Headphones can't do what speakers do without an external DSP processor like the Smyth Realiser (which makes headphones sound like speakers but without the tactile interaction [bass hitting your body]).
It's cool if you prefer the intimacy and portability of headphones, but in terms of what presents 99.9% of recorded audio more realistically (aside from binaural, but speakers can playback binaural much more realistically than headphones. Unfortunately the DSP processor you need to do that is 56 thousand dollars right now), there's no comparison.
You're probably not into audio, but go to any audiophile board, and the majority of headphone users use them out of need (they live in a small apartment, wife doesn't like big speakers, etc), and would prefer a speaker rig if given a choice.
Last edited by midnightpulp; 03-02-2016 at 02:10 AM.
Even though my headphone rig is about one of the top (unless I go Orpheus or sr009 with kgsshv, which are rigs I can't afford), I know that they are, at best, comparable to entry level speaker gears.
My problem comes from time where I'm unlikely to have the time to dedicate myself to listen to the rig enough to justify having to plunk down $5k on it.
what headphones are you rocking?
The insides of his mother's knocked knees.
Beats ....
Seriously, ortho rig is beta 22 amp with Hifiman he500 (tried he1000 and he560, along with ether, audeze and felt a modded he560 is the best)
Electrostatic rig is stax sr007 MKI (omega) with KGSS amp
Both fed by moon audio 300d DAC.
Also have a portable rig, but thinking of selling it as I don't travel much anymore.
It's all what type of presentation you prefer.
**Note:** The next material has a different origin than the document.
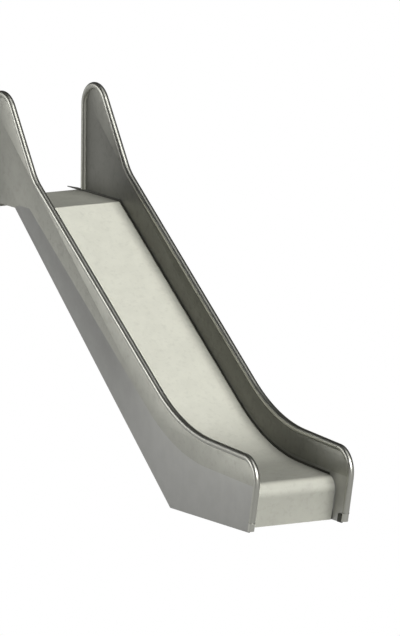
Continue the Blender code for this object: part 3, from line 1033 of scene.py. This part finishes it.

If you love intimacy and the in your head stage of headphones, no speakers are going to do that. Me, I am a soundstage and love for music to fill the room in real 3D space.
If you don't want to spend 5K, you can get something that will get you 98% of the 5K rig you were planning on for about a grand to 1500. Like I said, 2 channel audio is pretty mature tech, and we've had it relatively figured out for a while (room correction is pretty much the last frontier). The "leaps" between audio generations are single percent improvements, if that.
Harman Kardon, who owns Infinity, JBL, and Revel are doing amazing and groundbreaking things with R&D. They stringently double blind test Harman products against the compe ion, and if a Harman product fails, it's back to the drawing board for tweaks.
These 300.00 per pair Infinitys beat a pair of 4K Martin Logan electrostats in a blind test (they also beat a pair of 600.00 Polks and 1K Klipsch).
http://www.thebestbestsellers.com/pr...er-black-each/
Pick up this Marantz for 500.00 (I bought mine from the same site. All of their components are factory refurbed and have a one year warranty).
I was once a purist on amplification, thinking the less features and electronics in an amp, the "cleaner" the signal, but there's really no difference. Modern receivers from a great company like Marantz, Denon, Pioneer, Yamaha are all well engineered (and if you want cleaner, you can always add a power amp). And with modern receivers, you get bass management and room correction.
I do recommend a sub. The 500.00 models from Rythmik, HSU, and SVS can't be beat at that price point.
Place everything correctly in the room, and you're pretty much there for about 1500.00.
http://www.accessories4less.com/make...airplay/1.html
young people don't care about speakers because modern music doesn't have layering that benefits from a 3 dimensional sound system. the bass drowns out anything resembling music anyway. that's why beats are popular. anything that can amplify the bass is sufficient for modern music
That's a good point, and the frustrating thing is that there are layers to modern music (even radio pop), but the in' loudness war mastering kills all the dynamics.
Holy , this is bad:
I also won't put this on Millennials. It was my gen that forced these practices, with our walkmans and obnoxious car stereos. Hi-Fi home stereo as a cultural trend died in the 70's (although, tech wise, we're better than ever in home audio).
that meter...
but i generally disagree about layering in modern music. certainly there are exceptions, but the general trend is just uniform noise. i'm much more of a rock/metal guy than a hip hop guy, and when i go to clubs and see bands perform nowadays, you can't listen for the rhythm/lead/bass separately anymore. they all just play the same thing at the same time loudly. compare that to the 60's, 70's and even 80's and it's night and day.
the main exceptions in the rock scene are bands that are quite literally throwbacks... muse (before 2nd law album), arctic monkeys, wolfmother (only their debut album). those guys are solid but are basically mimics of older generation bands
Sadly, a lot of those bands (Monkeys, Arcade Fire, and older bands like Depeche Mode, The Cure and such) have had the dynamics in their music squashed. Check out the dynamic range of their albums (also see how the vinyl version has more dynamics):
http://dr.loudness-war.info/album/li...Monkeys&album=
I have some really badly mastered albums (Californication by the Chili Peppers and Dig Your Own Hole by the Chemical Brothers) that actually send my receiver into protection mode![]()
I am kind of greedy that way. I want to get a set and have it set, where I won't have any itch to upgrade later on.
I can probably get about $4K selling all my headphone stuff to invest in a speaker rig, but then I want to keep the headphone rigs because they sound so good.